Nur Nichts überbewerten  

Grüße  

Michael


----------



## Delgado (29. Juni 2006)

Der Posteingang von volker k ist voll. volker k kann keine weiteren Privaten Nachrichten empfangen, solange ältere Private Nachrichten nicht gelöscht worden sind.

*Volkääääär*, 

kannst Du mal täglich so 30-40 PM-Plätze freiräumen.
Nur für die wichtigsten Dinge?

Lieber Gruß


----------



## Airhaenz (29. Juni 2006)

*Lioply wie sieht es mit Rittershausen vom 14 - 16.7 aus ??*

Ist nur 1 h Stunde von hier weg..

Nachdem du ja schon mit dem Kona bei Uphill Rennen erfogreich warst,
ist doch die Downhillentjungferung langsam mal fällig 

Greetz

-----------------------------------------------------
racing is living!! the time bevor and behind is just waiting


----------



## Lipoly (29. Juni 2006)

Airhaenz schrieb:
			
		

> *Lioply wie sieht es mit Rittershausen vom 14 - 16.7 aus ??*
> 
> Ist nur 1 h Stunde von hier weg..
> 
> ...



mal sehn! ich bin eigendlich zu laam für sowas! sieht doch doof aus wenn ich letzter auf der liste bin und du erster!

wobiei, wenn du mich mitnimmst wäre das zu überlegen

lars


----------



## Delgado (29. Juni 2006)

Airhaenz schrieb:
			
		

> Nachdem du ja schon mit dem Kona bei Uphill Rennen erfogreich warst,
> ist doch die Downhillentjungferung langsam mal fällig
> 
> Greetz



Apropos Entjungferung.

Ab sofort muss sich der Schlingel in Acht nehmen


----------



## MTB-News.de




----------



## Airhaenz (29. Juni 2006)

Lipoly schrieb:
			
		

> mal sehn! ich bin eigendlich zu laam für sowas! sieht doch doof aus wenn ich letzter auf der liste bin und du erster!
> 
> wobiei, wenn du mich mitnimmst wäre das zu überlegen
> 
> lars



Also ich werd um einen Platz im Mittelfeld fighten..um mal realistisch zu sein.
 
Aber letzter wird immer ein anderer.. (Gilt auch für dich: Du wirst nicht letzter)
Kommt nur auf die Prioritäten an: 
Darfst keinen Defekt im Wertungslauf haben und solltest möglixhst viel auf'en Rad bleiben(also Gummiseite nach unten), der risikanteren Linie, vorziehen.


----------



## Airhaenz (29. Juni 2006)

Delgado schrieb:
			
		

> Apropos Entjungferung.
> 
> Ab sofort muss sich der Schlingel in Acht nehmen




Ich lotse den Jungen ja gerade schon auf den legendären Rittershausener Zeltplatz..


----------



## Delgado (29. Juni 2006)

Wo zum Teufel ist eigentlich Rittershausen?

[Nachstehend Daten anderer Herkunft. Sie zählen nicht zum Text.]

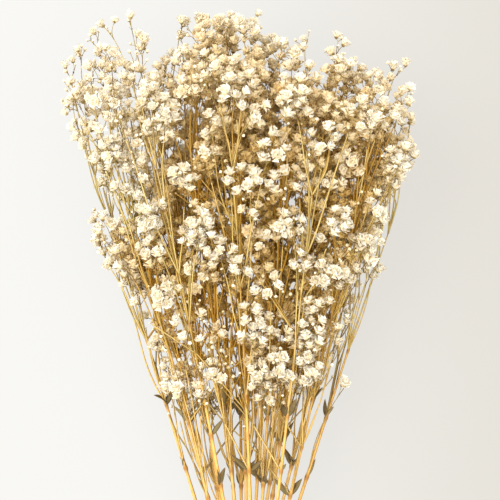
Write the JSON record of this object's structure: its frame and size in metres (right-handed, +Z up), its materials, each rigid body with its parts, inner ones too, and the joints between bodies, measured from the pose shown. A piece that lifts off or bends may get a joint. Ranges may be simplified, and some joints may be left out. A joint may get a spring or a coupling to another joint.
{
  "type": "dried gypsophila bunch",
  "caption": "Dried gypsophila bunch lying down: straight stems tied with twine spread into a fan of thin forking twigs that end in small ruffled white blooms.",
  "frame": {"origin": "flat underside of the twine tie, on the surface that the bunch lies on, under the middle of the tied stems", "axes": "+Y along the bunch from the tie to the flower heads, +Z up from the surface it lies on, +X to the right seen from above with the flowers at the top"},
  "size_m": [0.2439, 0.5372, 0.1336],
  "materials": {
    "dried_stem": "matte straw, ochre towards the cut ends",
    "dried_bloom": "papery ivory petals, tan at the edges",
    "dried_leaf": "matte dark olive",
    "twine": "rough natural jute"
  },
  "bodies": {
    "root": {"stem_01": "dried_stem", "stem_02": "dried_stem", "stem_03": "dried_stem", "stem_04": "dried_stem", "stem_05": "dried_stem", "stem_06": "dried_stem", "stem_07": "dried_stem", "stem_08": "dried_stem", "stem_09": "dried_stem", "stem_10": "dried_stem", "stem_11": "dried_stem", "stem_12": "dried_stem", "stem_13": "dried_stem", "stem_14": "dried_stem", "stem_15": "dried_stem", "stem_16": "dried_stem", "stem_17": "dried_stem", "stem_18": "dried_stem", "stem_19": "dried_stem", "twine_tie": "twine"}
  },
  "joints": []
}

Wenn ich nicht nach Kühlsheim fahre, komme ich vielleicht mit ..


----------



## Airhaenz (29. Juni 2006)

Delgado schrieb:
			
		

> Wo zum Teufel ist eigentlich Rittershausen?
> 
> Wenn ich nicht nach Kühlsheim fahre, komme ich vielleicht mit ..




Kurz hinter Siegen..  Was ja auch unser Motto ist 

www.downhill-rittershausen.de


----------



## Balu. (29. Juni 2006)

@Lars:
Players Cup 2000 in Rittershausen war *das* besagte Rennen welches ich nach dem Training abbrechen musste ... und danach die Downhillrennen an den Nagel gehangen habe ...  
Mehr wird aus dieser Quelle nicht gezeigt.